START RECORDS PROVIDED

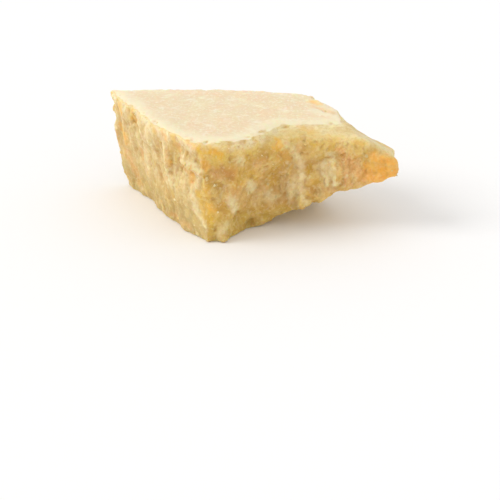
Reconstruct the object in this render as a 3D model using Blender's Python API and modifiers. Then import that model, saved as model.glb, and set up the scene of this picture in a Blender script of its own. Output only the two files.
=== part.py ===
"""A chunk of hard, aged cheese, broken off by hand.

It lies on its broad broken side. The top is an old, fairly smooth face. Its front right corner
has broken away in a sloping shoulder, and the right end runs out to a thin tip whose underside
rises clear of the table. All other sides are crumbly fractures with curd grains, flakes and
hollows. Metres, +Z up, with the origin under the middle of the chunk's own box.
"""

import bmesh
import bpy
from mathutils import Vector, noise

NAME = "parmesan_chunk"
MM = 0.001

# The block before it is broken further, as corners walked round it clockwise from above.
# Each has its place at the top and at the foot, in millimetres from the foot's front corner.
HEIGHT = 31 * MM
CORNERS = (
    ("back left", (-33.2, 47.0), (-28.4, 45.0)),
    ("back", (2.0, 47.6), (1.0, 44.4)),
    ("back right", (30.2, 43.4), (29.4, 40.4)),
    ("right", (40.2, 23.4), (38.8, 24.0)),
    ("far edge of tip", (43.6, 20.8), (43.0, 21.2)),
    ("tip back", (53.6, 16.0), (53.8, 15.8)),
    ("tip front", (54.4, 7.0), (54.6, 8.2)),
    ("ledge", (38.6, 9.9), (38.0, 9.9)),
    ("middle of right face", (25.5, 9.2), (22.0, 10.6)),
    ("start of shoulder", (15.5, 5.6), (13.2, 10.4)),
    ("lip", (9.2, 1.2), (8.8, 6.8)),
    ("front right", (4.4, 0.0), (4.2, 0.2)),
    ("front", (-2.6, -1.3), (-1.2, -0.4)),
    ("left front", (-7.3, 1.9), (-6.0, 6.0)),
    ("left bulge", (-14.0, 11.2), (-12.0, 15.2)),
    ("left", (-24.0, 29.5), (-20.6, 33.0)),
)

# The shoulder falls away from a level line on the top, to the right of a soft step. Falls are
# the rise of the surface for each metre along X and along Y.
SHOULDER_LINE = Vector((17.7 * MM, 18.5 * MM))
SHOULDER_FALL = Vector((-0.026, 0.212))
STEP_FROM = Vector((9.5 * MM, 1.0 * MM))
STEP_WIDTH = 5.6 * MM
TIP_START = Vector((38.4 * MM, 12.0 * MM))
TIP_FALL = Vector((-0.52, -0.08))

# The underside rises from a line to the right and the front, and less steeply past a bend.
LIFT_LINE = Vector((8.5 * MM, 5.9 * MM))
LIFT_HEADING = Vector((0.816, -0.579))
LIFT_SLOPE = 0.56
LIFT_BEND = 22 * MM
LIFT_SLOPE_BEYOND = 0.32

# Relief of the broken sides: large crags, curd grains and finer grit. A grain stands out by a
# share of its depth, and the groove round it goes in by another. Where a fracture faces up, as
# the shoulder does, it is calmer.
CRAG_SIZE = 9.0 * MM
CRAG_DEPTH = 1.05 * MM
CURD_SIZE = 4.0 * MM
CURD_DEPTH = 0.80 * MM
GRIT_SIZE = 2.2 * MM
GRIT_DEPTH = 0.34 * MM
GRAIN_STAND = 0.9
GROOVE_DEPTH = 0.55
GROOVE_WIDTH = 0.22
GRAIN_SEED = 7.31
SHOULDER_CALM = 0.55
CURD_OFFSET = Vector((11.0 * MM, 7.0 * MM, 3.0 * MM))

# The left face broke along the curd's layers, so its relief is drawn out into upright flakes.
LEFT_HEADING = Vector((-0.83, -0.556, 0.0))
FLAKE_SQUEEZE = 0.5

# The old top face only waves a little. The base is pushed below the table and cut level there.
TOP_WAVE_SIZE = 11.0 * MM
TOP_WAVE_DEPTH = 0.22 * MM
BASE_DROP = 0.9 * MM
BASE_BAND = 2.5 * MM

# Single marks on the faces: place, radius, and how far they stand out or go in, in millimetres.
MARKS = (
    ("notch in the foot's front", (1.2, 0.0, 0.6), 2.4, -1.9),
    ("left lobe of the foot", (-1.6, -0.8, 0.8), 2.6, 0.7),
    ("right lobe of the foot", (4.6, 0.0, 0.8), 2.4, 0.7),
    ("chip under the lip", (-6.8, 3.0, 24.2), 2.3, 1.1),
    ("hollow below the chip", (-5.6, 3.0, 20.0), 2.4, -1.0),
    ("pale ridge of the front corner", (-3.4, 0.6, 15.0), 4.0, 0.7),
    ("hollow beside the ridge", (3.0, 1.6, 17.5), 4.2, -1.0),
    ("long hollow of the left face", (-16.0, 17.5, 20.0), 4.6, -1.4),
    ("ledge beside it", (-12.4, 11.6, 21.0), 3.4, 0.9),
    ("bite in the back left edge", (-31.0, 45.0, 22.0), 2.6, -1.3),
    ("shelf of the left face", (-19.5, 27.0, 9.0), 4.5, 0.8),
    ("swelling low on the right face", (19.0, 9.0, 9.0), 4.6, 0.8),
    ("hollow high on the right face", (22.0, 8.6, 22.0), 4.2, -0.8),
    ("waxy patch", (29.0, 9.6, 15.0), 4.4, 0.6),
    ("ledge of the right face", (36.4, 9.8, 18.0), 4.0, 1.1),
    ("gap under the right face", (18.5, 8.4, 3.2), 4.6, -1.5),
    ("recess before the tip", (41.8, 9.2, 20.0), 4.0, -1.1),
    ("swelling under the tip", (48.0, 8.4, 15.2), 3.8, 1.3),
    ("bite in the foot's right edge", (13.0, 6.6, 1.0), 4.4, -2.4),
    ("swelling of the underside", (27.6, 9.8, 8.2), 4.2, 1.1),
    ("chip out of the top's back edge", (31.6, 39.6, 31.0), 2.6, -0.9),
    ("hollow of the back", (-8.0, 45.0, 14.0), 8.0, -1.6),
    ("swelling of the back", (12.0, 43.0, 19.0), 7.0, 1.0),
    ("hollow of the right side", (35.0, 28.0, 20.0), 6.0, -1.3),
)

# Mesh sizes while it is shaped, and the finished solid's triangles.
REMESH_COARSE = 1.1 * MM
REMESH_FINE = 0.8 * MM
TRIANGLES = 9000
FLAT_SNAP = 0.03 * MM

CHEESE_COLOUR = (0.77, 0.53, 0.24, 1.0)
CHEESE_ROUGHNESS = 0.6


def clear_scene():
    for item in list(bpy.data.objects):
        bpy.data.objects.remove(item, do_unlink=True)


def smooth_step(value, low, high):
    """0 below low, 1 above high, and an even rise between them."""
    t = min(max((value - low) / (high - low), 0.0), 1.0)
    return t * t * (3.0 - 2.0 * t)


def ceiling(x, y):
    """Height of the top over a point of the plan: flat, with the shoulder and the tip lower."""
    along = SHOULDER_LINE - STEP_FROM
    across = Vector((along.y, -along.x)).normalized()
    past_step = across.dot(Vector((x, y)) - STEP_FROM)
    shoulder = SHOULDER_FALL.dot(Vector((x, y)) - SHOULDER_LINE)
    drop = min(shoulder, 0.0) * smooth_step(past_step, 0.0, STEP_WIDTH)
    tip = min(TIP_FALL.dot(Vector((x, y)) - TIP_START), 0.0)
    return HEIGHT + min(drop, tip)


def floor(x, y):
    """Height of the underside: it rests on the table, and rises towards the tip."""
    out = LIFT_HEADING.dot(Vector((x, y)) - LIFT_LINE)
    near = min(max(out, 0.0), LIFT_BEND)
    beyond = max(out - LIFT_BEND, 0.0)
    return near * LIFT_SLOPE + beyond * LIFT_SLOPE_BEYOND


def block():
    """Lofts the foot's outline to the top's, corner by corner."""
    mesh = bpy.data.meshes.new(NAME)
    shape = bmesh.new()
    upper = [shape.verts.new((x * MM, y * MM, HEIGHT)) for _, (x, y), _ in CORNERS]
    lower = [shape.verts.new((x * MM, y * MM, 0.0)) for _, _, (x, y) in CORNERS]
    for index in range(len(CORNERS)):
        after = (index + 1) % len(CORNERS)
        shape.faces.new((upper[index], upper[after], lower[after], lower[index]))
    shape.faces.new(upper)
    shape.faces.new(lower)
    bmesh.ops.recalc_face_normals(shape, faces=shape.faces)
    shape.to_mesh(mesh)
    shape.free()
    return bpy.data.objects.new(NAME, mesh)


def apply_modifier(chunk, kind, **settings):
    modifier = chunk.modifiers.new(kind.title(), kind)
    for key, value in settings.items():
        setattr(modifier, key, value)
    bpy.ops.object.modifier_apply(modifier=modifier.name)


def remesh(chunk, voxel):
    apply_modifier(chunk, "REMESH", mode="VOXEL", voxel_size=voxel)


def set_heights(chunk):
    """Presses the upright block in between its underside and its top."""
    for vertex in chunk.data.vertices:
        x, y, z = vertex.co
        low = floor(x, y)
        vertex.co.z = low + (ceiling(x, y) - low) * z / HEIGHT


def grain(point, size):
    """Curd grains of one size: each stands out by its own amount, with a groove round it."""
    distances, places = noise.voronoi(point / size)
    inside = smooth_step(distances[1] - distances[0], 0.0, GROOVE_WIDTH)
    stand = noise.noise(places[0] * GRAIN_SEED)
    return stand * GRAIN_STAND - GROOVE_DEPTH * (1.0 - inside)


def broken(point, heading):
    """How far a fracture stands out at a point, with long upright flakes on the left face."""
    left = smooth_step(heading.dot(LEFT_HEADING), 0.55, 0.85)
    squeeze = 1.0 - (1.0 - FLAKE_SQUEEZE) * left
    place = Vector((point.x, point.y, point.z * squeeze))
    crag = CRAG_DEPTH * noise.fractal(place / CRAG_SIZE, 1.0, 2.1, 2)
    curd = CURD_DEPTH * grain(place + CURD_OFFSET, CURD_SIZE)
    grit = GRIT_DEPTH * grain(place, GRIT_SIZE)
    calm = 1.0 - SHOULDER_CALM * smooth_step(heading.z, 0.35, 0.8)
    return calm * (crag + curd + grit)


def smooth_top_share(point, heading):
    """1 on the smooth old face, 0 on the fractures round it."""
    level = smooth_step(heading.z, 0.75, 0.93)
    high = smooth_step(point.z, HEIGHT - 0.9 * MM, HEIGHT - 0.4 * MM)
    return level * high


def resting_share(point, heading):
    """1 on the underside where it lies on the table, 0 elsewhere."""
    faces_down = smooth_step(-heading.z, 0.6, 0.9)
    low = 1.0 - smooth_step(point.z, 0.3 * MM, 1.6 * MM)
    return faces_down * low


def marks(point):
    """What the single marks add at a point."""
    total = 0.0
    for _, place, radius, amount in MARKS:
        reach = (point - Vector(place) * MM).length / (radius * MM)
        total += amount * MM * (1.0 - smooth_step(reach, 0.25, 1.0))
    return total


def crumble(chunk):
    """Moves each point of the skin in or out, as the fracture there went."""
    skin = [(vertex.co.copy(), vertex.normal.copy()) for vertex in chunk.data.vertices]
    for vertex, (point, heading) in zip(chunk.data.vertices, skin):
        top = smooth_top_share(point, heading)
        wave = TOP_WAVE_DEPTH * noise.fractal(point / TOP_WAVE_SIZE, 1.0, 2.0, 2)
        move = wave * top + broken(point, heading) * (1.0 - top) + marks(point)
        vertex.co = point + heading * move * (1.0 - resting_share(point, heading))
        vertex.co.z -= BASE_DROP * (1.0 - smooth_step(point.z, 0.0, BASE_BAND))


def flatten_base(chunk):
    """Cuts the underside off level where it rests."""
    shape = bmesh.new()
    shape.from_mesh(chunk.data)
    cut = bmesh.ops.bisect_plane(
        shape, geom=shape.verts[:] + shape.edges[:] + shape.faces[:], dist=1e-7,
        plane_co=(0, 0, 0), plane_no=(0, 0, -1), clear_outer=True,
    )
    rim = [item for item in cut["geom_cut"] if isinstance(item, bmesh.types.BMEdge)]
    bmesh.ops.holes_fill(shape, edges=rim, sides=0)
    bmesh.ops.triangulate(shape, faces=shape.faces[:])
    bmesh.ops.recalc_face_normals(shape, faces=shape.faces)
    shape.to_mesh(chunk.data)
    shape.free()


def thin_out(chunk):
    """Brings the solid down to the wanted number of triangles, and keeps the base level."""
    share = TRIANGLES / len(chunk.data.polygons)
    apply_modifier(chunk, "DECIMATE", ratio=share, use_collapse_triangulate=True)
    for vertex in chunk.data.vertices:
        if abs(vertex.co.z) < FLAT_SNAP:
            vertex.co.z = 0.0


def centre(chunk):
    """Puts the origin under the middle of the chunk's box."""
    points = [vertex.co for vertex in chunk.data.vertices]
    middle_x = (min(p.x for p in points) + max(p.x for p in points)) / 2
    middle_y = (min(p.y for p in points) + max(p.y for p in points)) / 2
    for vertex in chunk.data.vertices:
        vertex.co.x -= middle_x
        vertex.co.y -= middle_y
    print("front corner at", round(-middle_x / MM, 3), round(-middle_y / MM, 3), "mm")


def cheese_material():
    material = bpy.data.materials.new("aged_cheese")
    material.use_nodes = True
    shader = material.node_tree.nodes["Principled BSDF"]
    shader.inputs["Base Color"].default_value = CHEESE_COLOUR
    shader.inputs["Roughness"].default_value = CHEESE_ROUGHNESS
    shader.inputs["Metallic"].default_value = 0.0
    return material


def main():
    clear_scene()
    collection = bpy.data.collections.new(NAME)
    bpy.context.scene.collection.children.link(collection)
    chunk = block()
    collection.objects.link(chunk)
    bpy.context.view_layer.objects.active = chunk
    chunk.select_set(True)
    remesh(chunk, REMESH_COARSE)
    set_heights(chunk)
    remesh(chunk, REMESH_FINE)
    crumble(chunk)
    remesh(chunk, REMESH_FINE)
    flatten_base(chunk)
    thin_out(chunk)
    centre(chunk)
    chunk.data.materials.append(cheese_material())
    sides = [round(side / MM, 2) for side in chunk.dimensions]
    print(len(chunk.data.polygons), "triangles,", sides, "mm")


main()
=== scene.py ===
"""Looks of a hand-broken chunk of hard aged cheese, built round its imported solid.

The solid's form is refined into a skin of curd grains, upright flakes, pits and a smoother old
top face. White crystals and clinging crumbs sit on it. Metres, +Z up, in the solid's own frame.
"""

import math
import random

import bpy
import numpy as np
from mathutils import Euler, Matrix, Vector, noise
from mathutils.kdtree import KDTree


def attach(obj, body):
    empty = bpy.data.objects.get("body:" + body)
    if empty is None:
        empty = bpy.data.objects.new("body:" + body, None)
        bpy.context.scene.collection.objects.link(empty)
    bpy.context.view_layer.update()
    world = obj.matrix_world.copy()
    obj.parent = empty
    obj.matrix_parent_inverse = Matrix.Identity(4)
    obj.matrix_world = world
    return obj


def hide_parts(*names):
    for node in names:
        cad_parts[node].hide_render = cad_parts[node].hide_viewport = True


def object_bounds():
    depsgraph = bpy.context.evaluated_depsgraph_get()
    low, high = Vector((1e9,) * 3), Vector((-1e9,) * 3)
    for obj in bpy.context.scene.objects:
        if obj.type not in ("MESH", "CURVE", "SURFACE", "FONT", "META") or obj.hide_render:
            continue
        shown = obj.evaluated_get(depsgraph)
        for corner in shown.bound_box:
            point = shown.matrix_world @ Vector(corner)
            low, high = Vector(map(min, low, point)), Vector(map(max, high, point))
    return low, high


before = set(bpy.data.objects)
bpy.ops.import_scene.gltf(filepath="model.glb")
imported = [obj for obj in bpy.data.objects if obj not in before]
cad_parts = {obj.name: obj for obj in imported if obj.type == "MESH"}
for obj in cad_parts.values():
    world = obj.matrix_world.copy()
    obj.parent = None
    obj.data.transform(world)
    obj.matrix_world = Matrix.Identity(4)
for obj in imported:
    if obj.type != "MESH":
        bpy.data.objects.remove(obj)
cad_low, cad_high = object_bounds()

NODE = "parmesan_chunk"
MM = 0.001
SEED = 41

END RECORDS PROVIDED
START RECORDS PROVIDED

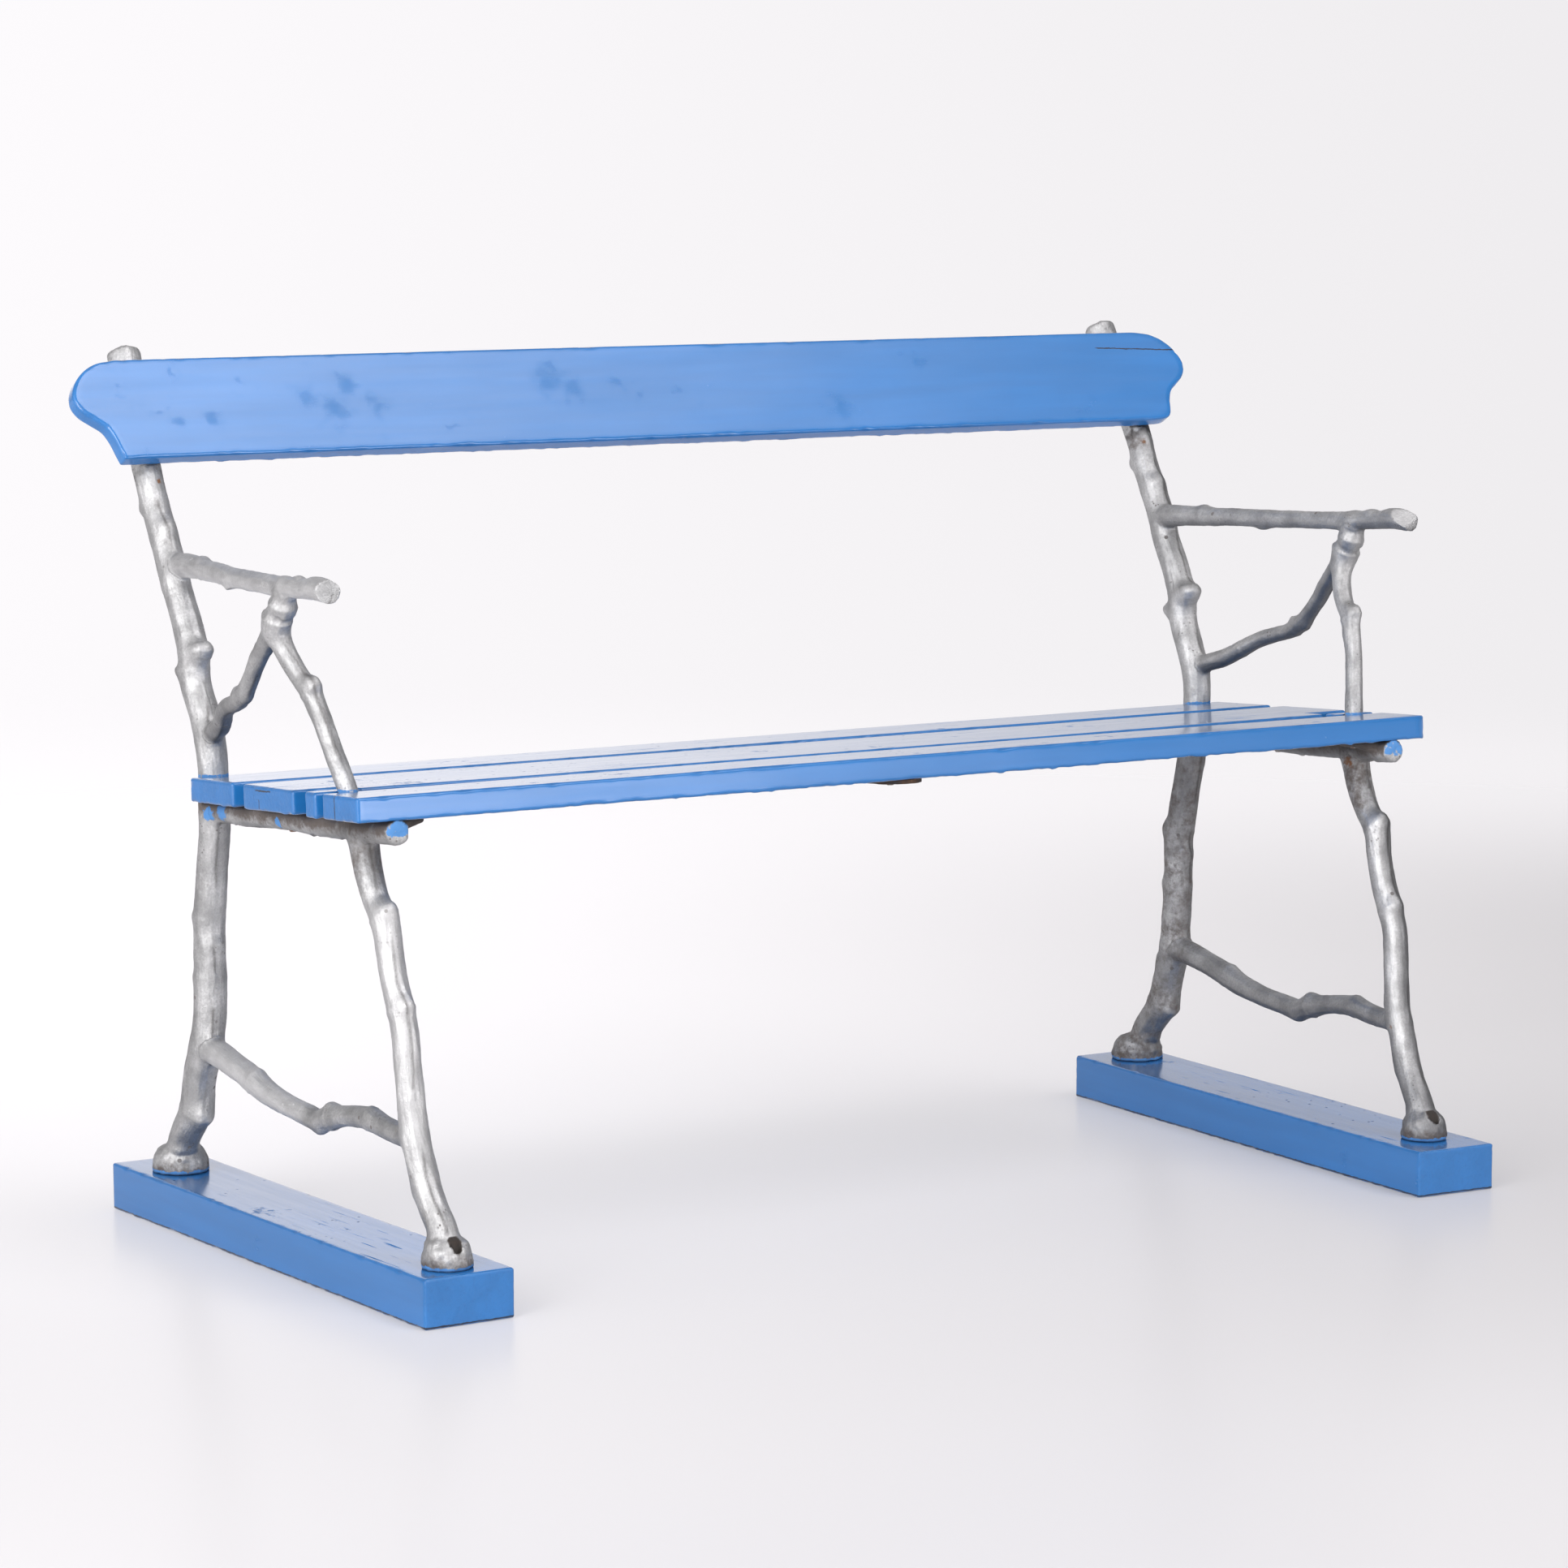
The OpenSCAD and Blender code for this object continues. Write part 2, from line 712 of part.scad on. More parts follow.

END RECORDS PROVIDED

Among the records above, extract exactly the lines from the line with "bpy.context.view_layer.objects.active = chunk" to the line with "if obj.type not", both lines included, and leave out the rest.

RESPONSE TO THIS EXERCISE:
    bpy.context.view_layer.objects.active = chunk
    chunk.select_set(True)
    remesh(chunk, REMESH_COARSE)
    set_heights(chunk)
    remesh(chunk, REMESH_FINE)
    crumble(chunk)
    remesh(chunk, REMESH_FINE)
    flatten_base(chunk)
    thin_out(chunk)
    centre(chunk)
    chunk.data.materials.append(cheese_material())
    sides = [round(side / MM, 2) for side in chunk.dimensions]
    print(len(chunk.data.polygons), "triangles,", sides, "mm")


main()
=== scene.py ===
"""Looks of a hand-broken chunk of hard aged cheese, built round its imported solid.

The solid's form is refined into a skin of curd grains, upright flakes, pits and a smoother old
top face. White crystals and clinging crumbs sit on it. Metres, +Z up, in the solid's own frame.
"""

import math
import random

import bpy
import numpy as np
from mathutils import Euler, Matrix, Vector, noise
from mathutils.kdtree import KDTree


def attach(obj, body):
    empty = bpy.data.objects.get("body:" + body)
    if empty is None:
        empty = bpy.data.objects.new("body:" + body, None)
        bpy.context.scene.collection.objects.link(empty)
    bpy.context.view_layer.update()
    world = obj.matrix_world.copy()
    obj.parent = empty
    obj.matrix_parent_inverse = Matrix.Identity(4)
    obj.matrix_world = world
    return obj


def hide_parts(*names):
    for node in names:
        cad_parts[node].hide_render = cad_parts[node].hide_viewport = True


def object_bounds():
    depsgraph = bpy.context.evaluated_depsgraph_get()
    low, high = Vector((1e9,) * 3), Vector((-1e9,) * 3)
    for obj in bpy.context.scene.objects:
        if obj.type not in ("MESH", "CURVE", "SURFACE", "FONT", "META") or obj.hide_render:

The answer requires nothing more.